Influence of adsorbate-induced crystal changes on zeolite membranes

Previous studies found dramatic decreases in permeation fluxes and higher than expected mixture selectivities upon adsorption of n-hexane, SF6 , and several other molecules in MFI membranes. The hypothesis was that MFI zeolite crystals expanded upon molecular adsorption and decreased the defect size within the membranes. Indeed, previous studies have shown that molecules change the zeolite unit cell dimensions. This thesis research directly measured the changes in zeolite unit cell dimensions due to adsorption at saturation and less than saturation loadings using XRD and optical microscopy, and determined that the unit cell changes correlate with the changes in membrane defect size, as estimated from various permeation measurements.

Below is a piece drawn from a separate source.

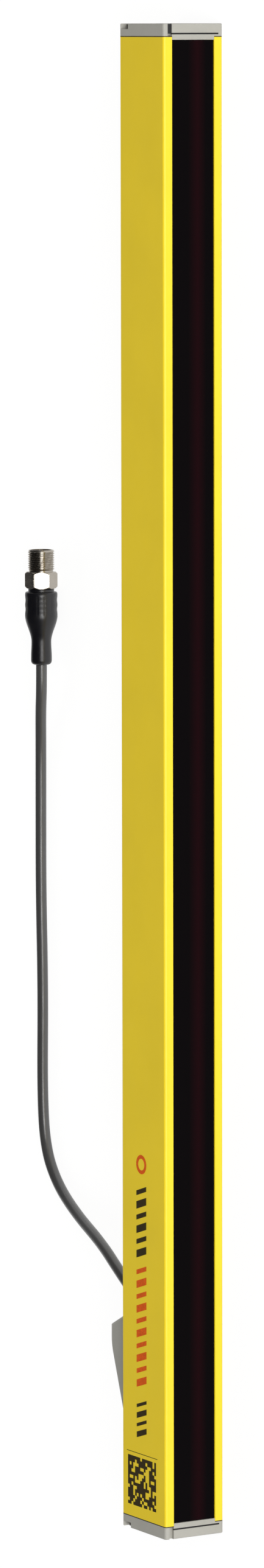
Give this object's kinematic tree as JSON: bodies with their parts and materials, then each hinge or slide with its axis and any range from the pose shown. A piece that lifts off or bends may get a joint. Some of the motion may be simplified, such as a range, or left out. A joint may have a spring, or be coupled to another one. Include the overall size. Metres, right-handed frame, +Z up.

First, changes in MFI unit cell parameters were directly measured using optical microscopy and single-crystal XRD. Expansion was seen for n-alkanes and alcohols, which correlated with permeation measurements. The percent volume expansion for C5-C13 n-alkanes also correlated linearly with the number of carbon atoms per unit cell. Next, it was found that SF6 expanded the B-ZSM-5 crystals below saturation loading at 300 K and n-hexane expanded B-ZSM-5 crystals below saturation at 300, 398, and 473 K. As the loadings and temperature increased, the crystals expanded more. In contrast, i-butane adsorption at 300 K contracted B-ZSM-5 crystals at low loadings and expanded them at higher loadings. Finally, XRD measurements showed that zeolite NaA crystals contracted at low methanol and water loadings, and expanded at higher loadings. Methanol and CO2 expanded the SAPO-34 structure and as the loading increased, the percent expansion increased. Changes in the unit cell volumes for B-ZSM-5 and zeolite NaA correlated with changes in permeation through zeolite membranes defects. Collectively, understanding how defect sizes change with adsorption may potentially be used to improve membrane selectivity by adding small amounts of adsorbates to the feed, and will also improve zeolite membrane characterization and synthesis methods.